Third-Party Certification Matters
An independent, third-party green certification means that your buyers don’t have to take your word that the home is a high-performance home. In the current housing market where many buyers are fraught with anxiety, third-party certifications have never been more important to provide credibility to the builder and assurance to the buyer.
Numerous surveys and research demonstrate that independent, third-party verification and certification provide credibility and assurance that a marketer’s claims are truthful and accurate. In fact, a recent opinion survey by Cone LLC found that 80 percent of respondents believed that certification by a third-party organization is “important in providing oversight to ensure environmental messaging by companies is accurate.”

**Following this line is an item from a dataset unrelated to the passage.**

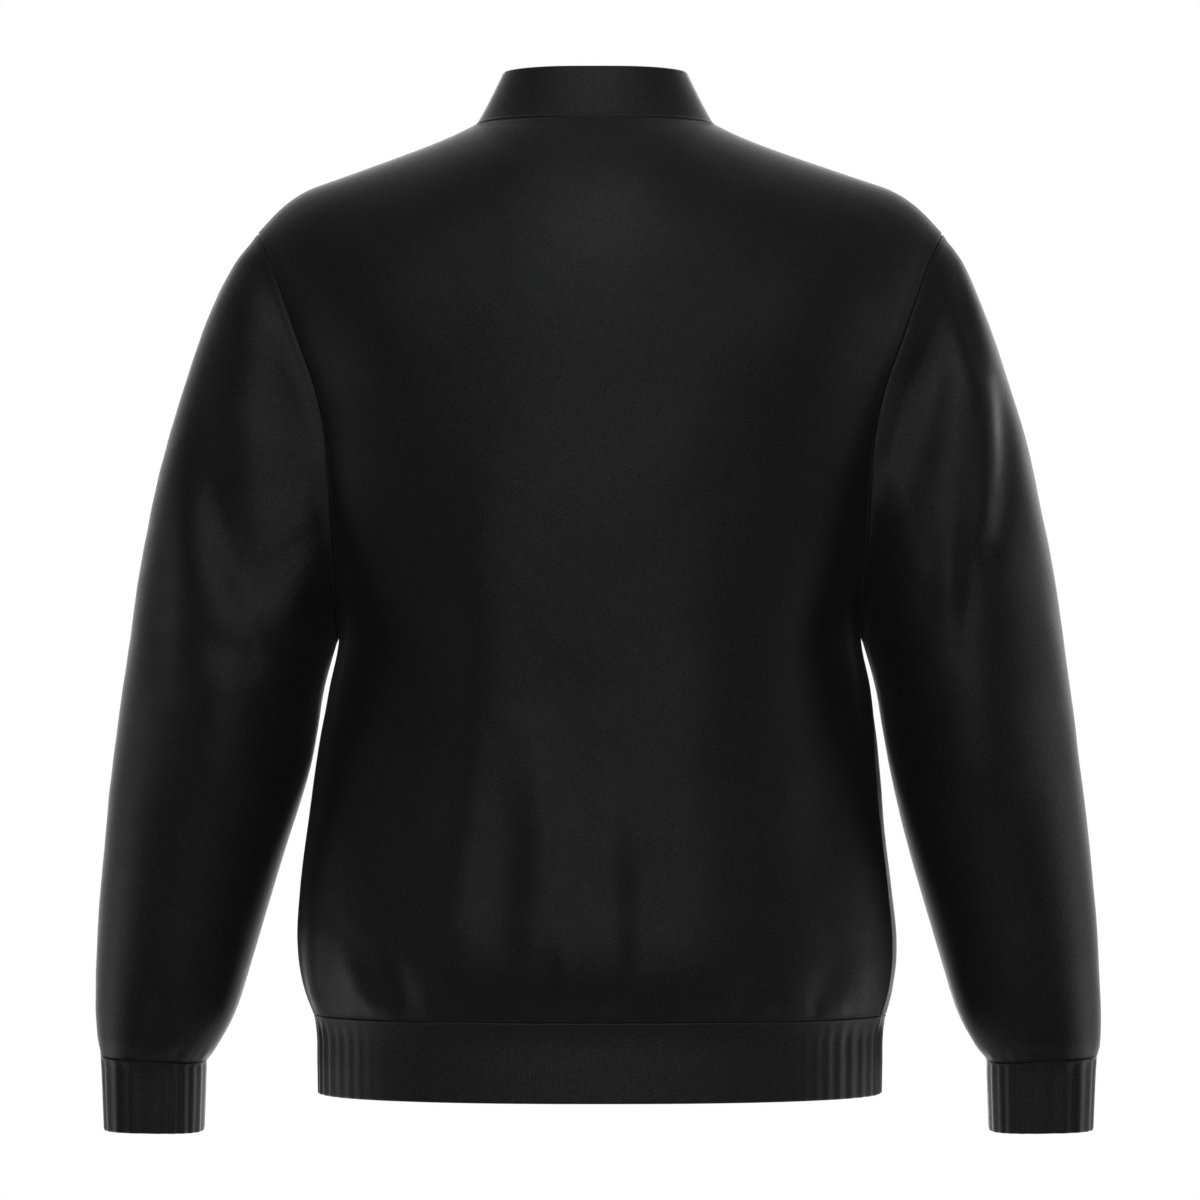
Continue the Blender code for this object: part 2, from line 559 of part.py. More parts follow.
def main():
    for old in list(bpy.data.objects):
        bpy.data.objects.remove(old, do_unlink=True)

    neck = [NECK_HALF * math.sin(math.pi / 2 * step / NECK_STEPS) for step in range(NECK_STEPS + 1)]
    shoulder = list(SHOULDER_HALF * np.linspace(NECK_HALF / SHOULDER_HALF, 1, SHOULDER_STEPS + 1)[1:])
    half = neck + shoulder
    back_across = [across_for(BACK, x) for x in half]
    front_across = [across_for(FRONT, x) for x in [0, OVERLAP_HALF] + half[1:]]
    back_across = np.array([-share for share in back_across[:0:-1]] + back_across)
    back, back_facing = torso_panel(BACK, LEFT, back_across, FOLDS["back"])
    front_across = np.array([-front_across[1]] + front_across)
    left, left_facing = torso_panel(FRONT, LEFT, front_across, FOLDS["front"])
    right, right_facing = torso_panel(FRONT, RIGHT, front_across, FOLDS["front"], cover=OVERLAP_DEPTH)

    panels = [
        Panel("back", back, back_facing, CLOTH_WALL, CLOTH_COLOUR),
        Panel("front_left", left, left_facing, CLOTH_WALL, CLOTH_COLOUR),
        Panel("front_right", right, right_facing, CLOTH_WALL, CLOTH_COLOUR),
    ]
    for side, name, front, edge in ((LEFT, "left", left, back[:, -1]), (RIGHT, "right", right, back[:, 0])):
        over_back = edge[BODY_ROWS:][::-1]
        up_front = front[BODY_ROWS:, -1]
        armhole = np.concatenate([over_back, up_front[1:-1]])
        sleeve = sleeve_grid(side, armhole, FOLDS["sleeve_" + name])
        panels.append(Panel("sleeve_" + name, sleeve, -side, CLOTH_WALL, CLOTH_COLOUR, closed=True))
        angles = np.linspace(0, 2 * math.pi, 2 * ARMHOLE_STEPS + 1)[:-1]
        cuff = np.array([ring_points(CUFF, side, float(row[0]), angles) for row in CUFF])
        cuff[0] = sleeve[-1]
        panels.append(Panel("cuff_" + name, cuff, -side, RIB_WALL, RIB_COLOUR, closed=True))

    first = 1 + NECK_STEPS
    neck_left = left[-1, 1:first + 2]
    neck_right = right[-1, 1:first + 2]
    middle = len(half) - 1
    neck_back = back[-1, middle - NECK_STEPS:middle + NECK_STEPS + 1]
    seam = np.concatenate([neck_right[:-1], neck_back, neck_left[-2::-1]])
    panels.append(Panel("collar", collar_grid(seam), -1, RIB_WALL, RIB_COLOUR))
    hem = np.concatenate([right[0, :-1], back[0], left[0, -2::-1]])
    band = band_grid(hem)[::-1]
    panels.append(Panel("hem_band", band, -1, RIB_WALL, RIB_COLOUR))

    for panel in panels:
        panel.outer = panel.points.copy()
        panel.inner = panel.points - panel.normals * panel.wall
    share_seams(panels)
    for panel in panels:
        build_panel(panel)
    for number, height in enumerate(SNAP_HEIGHTS, 1):
        middle_line = left[:, 1] if height > HEM_SEAM_HEIGHT else band[:, -2]
        add_snap(f"snap_{number}", middle_line, height)


main()
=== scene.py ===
import math

import bmesh
import bpy
import numpy as np
from mathutils import Matrix, Vector


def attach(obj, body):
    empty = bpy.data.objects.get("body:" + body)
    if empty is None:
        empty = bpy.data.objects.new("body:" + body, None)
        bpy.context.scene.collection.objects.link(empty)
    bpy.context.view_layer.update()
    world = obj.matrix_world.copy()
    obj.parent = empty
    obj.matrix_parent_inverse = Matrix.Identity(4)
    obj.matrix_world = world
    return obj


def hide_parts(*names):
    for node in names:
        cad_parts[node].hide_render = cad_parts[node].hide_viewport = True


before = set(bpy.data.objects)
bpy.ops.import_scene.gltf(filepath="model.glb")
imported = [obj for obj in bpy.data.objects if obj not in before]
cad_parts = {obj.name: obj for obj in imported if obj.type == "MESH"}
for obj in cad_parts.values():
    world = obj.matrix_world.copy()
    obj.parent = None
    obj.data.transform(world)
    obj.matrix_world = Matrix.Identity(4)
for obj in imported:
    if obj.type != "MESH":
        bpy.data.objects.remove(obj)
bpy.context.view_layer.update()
scene = bpy.context.scene
bpy.ops.object.select_all(action="DESELECT")
print("frame loaded:", len(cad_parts), "solids")

back, front = 1, -1
left, right = 1, -1
tiny = 1e-12  # keeps a length of nothing from dividing


def columns(names, rows):
    # a table's rows in millimetres as named columns in metres, the first of which gives the place
    table = zip(names.split(), np.array(rows, float).T)
    return {name: values / (1 if name in ("station", "squareness") else 1000) for name, values in table}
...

Comply with the Federal Trade Commission’s Green Guides
The FTC issued proposed revisions to its Guides for the Use of Environmental Marketing Claims (Green Guides) to help marketers avoid making deceptive marketing claims. Familiarize yourself with the Green Guides and use them so that you don’t run afoul of the FTC. In general, the FTC wants environmental claims to be specific, quantified, and substantiated. Builders should not make inflated or unsubstantiated environmental claims or deceptively use certifications and labels.